One line of Kéflä Wahéd's descendants was also known in what is now Eritrea, including at ʿAdégna in Éggäla. His son Bakimos of Agame, who through his mother was a grandson of Emperor Sarsa Dengel, appears in historical sources as an opponent of Catholicism and a defender of the Orthodox faith.

The office of šum ʿAgamä was later transferred to another family line, which was likewise said to descend from Däbrä Séyon and was associated with šum ʿAgamä Säbagadis.

==Legacy and oral traditions==

Kéflä Wahéd occupies an important place in Tigrayan oral historiography. He is remembered as the founder of Adigrat, and the church of Cärqos there is traditionally attributed to him. He is also regarded as an ancestor of several prominent Tigrayan families, both Christian and Muslim, which claim Solomonic descent through his wife Kréstosawit, a daughter of Sarsa Dengel.

Kréstosawit's grave was traditionally shown at the monastery of Énda Maryam Wéhabit, near Débdébo in Mägarya Sämri, where she was said to have lived after becoming a widow. According to oral tradition, her grandmother belonged to the Däqqi Bortukan and was said to have come from Portugal.

Kéflä Wahéd also appears in Tigrayan legends.
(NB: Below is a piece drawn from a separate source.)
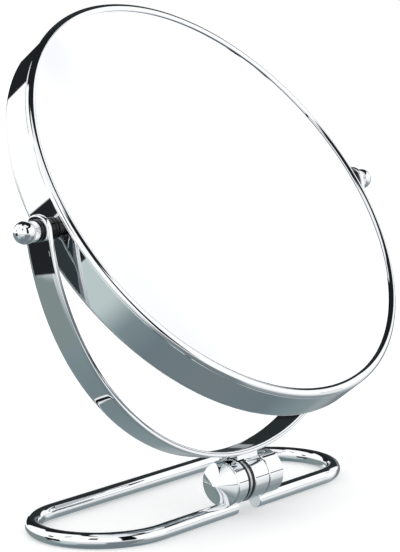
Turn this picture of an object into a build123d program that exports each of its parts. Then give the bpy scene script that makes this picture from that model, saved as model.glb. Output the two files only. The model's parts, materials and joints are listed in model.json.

His mother was said to have been a zarti, one of the female earth spirits known as däqqi hédértäna, and Kéflä Wahéd himself was believed to have eventually been "taken back" by them.

A later dynastic connection may also have preserved his family's importance. Smidt suggests that Emperor Iyoas I's construction of a church at Sägli in the mid-18th century, another estate associated with Kréstosawit, was probably connected with the emperor's genealogical relationship to Kéflä Wahéd's descendants.